Tenuta was asked how the freshman hitter makes players around him better (largely as a tackler, as both poor and sound tackling are often viewed as contagious throughout a defensive unit).

"I think Brian Smith makes everybody better to be honest with you," Tenuta corrected. "He's the MIKE (middle linebacker). But I think Manti is going to be a tremendous football player. He's still learning the system and there are still things he's never seen before that he has to line up against.

"The guys that are combat veterans have seen (the alignments) so they know how to adjust to it."
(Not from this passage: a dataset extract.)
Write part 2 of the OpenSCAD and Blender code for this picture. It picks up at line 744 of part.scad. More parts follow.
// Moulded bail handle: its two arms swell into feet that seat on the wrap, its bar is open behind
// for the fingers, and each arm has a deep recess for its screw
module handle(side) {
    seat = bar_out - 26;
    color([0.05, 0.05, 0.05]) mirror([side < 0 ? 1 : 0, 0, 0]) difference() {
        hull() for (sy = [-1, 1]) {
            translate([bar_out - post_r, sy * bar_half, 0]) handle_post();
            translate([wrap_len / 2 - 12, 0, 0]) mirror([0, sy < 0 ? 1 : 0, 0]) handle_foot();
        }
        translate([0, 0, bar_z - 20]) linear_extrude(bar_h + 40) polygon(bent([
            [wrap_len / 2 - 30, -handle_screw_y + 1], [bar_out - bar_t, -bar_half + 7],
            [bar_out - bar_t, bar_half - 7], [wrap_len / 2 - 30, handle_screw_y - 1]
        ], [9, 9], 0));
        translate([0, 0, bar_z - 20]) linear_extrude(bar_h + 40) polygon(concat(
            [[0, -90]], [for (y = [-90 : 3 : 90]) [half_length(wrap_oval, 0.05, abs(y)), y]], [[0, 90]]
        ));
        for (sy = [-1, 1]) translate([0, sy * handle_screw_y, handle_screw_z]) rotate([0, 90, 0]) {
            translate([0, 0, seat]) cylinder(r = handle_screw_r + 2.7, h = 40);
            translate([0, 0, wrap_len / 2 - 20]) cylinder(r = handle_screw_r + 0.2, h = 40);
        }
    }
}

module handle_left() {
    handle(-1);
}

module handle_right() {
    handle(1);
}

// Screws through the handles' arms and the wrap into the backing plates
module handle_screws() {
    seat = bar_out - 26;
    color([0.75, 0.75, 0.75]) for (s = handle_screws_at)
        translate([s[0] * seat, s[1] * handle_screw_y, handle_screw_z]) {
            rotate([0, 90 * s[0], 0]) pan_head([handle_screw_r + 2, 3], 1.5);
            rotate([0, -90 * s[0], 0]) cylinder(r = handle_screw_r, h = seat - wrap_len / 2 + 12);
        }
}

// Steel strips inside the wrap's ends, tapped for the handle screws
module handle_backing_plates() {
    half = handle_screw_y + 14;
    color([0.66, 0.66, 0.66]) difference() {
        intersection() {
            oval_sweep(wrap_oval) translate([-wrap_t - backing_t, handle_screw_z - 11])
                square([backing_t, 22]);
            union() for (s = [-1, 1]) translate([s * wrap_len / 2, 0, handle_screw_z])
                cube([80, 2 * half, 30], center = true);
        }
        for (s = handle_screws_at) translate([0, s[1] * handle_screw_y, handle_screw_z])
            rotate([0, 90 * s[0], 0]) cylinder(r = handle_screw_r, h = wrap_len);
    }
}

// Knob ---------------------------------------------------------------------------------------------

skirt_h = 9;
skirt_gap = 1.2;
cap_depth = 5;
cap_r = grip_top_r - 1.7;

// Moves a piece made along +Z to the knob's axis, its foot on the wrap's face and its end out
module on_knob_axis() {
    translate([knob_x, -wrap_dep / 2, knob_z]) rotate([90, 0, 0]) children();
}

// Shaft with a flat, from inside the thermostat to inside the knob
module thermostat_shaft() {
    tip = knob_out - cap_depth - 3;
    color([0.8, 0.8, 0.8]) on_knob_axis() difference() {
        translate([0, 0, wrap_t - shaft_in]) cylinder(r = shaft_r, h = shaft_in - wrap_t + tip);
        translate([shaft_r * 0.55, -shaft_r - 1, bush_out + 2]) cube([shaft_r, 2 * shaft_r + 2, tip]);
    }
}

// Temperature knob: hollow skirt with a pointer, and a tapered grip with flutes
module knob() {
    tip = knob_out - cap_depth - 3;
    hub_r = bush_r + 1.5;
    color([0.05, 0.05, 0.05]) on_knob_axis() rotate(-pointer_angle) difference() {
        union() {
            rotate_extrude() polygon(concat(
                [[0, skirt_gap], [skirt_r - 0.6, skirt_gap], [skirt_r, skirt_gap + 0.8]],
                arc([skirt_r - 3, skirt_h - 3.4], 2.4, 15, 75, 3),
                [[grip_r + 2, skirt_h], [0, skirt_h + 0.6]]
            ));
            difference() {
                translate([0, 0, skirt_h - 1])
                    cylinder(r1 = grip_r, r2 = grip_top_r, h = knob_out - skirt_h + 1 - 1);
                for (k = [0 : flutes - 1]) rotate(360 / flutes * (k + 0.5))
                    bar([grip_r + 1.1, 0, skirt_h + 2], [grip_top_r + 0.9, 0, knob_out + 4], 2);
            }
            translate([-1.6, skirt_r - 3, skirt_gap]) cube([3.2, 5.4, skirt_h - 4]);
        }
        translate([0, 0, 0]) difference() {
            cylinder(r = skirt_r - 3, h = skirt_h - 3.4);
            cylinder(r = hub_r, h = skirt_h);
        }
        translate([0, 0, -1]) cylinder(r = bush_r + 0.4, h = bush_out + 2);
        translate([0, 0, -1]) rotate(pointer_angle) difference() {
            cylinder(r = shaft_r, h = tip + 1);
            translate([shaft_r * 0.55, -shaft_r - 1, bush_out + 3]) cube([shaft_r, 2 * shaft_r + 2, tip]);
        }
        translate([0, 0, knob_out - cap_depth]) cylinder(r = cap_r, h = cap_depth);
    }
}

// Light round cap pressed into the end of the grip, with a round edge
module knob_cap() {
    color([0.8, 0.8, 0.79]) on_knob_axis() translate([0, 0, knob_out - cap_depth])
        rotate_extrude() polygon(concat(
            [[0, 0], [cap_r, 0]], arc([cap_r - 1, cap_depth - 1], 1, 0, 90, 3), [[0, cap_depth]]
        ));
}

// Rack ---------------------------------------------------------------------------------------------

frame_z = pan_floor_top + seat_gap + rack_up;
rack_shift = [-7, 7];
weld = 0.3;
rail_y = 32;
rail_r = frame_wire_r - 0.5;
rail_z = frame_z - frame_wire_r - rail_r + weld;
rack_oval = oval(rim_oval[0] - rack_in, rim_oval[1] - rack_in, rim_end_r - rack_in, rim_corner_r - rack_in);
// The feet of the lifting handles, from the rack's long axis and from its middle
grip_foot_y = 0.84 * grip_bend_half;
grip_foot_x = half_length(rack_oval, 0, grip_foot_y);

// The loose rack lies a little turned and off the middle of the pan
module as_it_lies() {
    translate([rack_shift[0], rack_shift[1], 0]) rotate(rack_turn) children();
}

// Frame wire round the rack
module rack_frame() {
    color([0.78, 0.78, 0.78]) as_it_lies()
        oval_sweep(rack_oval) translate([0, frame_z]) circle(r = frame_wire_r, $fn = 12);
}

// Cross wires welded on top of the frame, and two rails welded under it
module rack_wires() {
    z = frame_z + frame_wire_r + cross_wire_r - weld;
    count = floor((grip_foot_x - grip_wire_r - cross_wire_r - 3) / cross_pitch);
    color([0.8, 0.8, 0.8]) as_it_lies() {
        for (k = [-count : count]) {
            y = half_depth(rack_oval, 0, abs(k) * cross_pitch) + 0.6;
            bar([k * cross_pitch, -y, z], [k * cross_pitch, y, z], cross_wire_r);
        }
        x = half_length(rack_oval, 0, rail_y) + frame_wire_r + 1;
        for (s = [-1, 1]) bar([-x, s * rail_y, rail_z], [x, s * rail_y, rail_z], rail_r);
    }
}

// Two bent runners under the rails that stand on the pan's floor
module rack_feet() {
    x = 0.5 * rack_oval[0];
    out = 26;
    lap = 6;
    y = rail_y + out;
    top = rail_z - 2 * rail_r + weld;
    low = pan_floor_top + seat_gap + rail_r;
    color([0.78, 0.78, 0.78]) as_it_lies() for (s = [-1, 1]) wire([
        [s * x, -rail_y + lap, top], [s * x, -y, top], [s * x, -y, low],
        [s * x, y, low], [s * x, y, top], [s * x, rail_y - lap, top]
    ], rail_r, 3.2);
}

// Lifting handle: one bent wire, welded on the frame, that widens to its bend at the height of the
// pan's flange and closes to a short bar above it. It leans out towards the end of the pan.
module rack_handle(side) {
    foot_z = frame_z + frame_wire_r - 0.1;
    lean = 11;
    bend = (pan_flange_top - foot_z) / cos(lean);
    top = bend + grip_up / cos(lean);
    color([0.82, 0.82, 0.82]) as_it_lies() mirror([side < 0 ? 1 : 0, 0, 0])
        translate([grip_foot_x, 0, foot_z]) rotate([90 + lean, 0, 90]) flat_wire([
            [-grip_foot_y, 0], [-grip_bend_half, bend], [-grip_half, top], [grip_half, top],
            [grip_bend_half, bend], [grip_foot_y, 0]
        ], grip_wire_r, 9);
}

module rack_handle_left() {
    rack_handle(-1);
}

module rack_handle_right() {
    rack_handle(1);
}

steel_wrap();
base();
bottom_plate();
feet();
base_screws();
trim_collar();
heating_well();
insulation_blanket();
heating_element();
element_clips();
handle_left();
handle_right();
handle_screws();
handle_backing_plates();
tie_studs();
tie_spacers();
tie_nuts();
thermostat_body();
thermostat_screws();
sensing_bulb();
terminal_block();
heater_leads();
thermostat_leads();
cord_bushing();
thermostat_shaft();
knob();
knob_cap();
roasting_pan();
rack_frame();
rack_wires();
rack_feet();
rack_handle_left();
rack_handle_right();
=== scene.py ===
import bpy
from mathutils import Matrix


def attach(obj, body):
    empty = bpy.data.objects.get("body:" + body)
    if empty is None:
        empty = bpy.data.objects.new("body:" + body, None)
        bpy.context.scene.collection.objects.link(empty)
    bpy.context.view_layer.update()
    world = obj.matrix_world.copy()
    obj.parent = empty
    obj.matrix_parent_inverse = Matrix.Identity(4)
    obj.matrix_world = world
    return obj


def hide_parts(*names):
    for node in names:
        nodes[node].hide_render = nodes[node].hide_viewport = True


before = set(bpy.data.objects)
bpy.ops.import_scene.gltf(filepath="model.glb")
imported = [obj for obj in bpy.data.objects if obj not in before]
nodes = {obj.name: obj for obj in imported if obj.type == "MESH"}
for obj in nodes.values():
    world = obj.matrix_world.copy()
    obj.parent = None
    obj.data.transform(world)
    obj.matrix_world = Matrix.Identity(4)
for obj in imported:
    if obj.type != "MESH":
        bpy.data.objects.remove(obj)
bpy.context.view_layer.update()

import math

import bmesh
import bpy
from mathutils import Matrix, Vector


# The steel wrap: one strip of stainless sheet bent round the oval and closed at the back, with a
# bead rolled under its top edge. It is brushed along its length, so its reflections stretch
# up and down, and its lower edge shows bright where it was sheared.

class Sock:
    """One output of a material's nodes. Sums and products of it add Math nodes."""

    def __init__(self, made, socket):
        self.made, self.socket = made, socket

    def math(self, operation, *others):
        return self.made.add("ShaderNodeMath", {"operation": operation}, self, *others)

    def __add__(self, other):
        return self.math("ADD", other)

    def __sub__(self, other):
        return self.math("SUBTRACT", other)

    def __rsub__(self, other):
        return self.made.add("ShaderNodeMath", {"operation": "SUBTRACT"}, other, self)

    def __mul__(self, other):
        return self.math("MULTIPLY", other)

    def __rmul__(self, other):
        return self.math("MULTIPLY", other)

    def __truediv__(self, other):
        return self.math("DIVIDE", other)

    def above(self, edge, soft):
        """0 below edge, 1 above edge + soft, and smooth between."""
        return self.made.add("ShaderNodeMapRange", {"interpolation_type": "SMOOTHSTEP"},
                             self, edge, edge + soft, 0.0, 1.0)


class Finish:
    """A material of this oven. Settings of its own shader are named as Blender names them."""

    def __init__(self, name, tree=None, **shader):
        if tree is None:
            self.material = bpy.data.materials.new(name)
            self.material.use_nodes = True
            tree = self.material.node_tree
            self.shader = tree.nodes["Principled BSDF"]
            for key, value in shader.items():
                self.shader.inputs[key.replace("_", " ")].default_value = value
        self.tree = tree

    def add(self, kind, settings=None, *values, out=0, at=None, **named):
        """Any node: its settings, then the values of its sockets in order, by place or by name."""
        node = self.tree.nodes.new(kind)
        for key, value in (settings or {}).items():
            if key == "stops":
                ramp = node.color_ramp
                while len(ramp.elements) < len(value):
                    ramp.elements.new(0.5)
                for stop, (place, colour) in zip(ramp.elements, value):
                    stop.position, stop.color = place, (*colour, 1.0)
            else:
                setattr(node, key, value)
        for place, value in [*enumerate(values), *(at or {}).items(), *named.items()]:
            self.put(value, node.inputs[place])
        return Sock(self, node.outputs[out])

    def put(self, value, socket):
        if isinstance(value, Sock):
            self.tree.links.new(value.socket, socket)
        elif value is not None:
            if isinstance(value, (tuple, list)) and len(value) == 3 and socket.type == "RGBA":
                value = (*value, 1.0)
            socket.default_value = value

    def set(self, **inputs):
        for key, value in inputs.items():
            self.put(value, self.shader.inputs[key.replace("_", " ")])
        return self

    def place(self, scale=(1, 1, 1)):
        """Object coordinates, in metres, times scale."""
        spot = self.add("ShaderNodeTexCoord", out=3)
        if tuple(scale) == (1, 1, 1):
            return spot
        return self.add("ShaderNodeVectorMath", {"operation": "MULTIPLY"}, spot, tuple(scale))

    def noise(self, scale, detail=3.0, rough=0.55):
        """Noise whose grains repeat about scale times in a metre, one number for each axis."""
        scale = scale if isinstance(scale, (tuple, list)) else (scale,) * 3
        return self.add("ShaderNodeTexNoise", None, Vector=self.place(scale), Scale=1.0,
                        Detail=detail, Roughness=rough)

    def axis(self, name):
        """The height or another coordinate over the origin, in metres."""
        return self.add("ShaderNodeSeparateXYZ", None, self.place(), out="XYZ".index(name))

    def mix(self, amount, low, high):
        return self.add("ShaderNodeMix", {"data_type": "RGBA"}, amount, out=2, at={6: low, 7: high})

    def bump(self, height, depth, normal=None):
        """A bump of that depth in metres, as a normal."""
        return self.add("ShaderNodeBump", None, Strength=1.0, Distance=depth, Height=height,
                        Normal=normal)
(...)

One of the main aspects of Te'o's improvement over the last month has been his ability to react, rather than think, when a play develops in front of him.

"The No. 1 thing I've (said) for 30 years is ‘If you think, you stink' because then you can't play fast," Tenuta offered.

"But you're talking about a guy that's a freshman who comes in; and now (he) has to play and see things (he's) never seen before and it takes a little bit to adapt and adjust to it."

Tenuta observed this assimilation is not exclusive to Te'o.

"It's like anybody. It takes a whole season as a freshman. Go to Kap (Kapron Lewis-Moore); go to those (other) guys that haven't played before. Until they see every blocking scheme…until Manti sees every run or pass by formation…and now, go back to what we talked about before: the confidence factor comes into play and things become easier."

Tenuta cited a noteworthy example of Te'o's ability to rely on instinct rather than rational thought.

"He did a great job on that screen play (vs. BC) where three weeks ago he probably wouldn't have made that play."

And for the last time (yep, asked again) how why has Manti improved?

"He's better at playing the scheme," Tenuta stated. "He has an understanding of where he's supposed to fit and what he's supposed to do. On top of that he's a tremendous football player."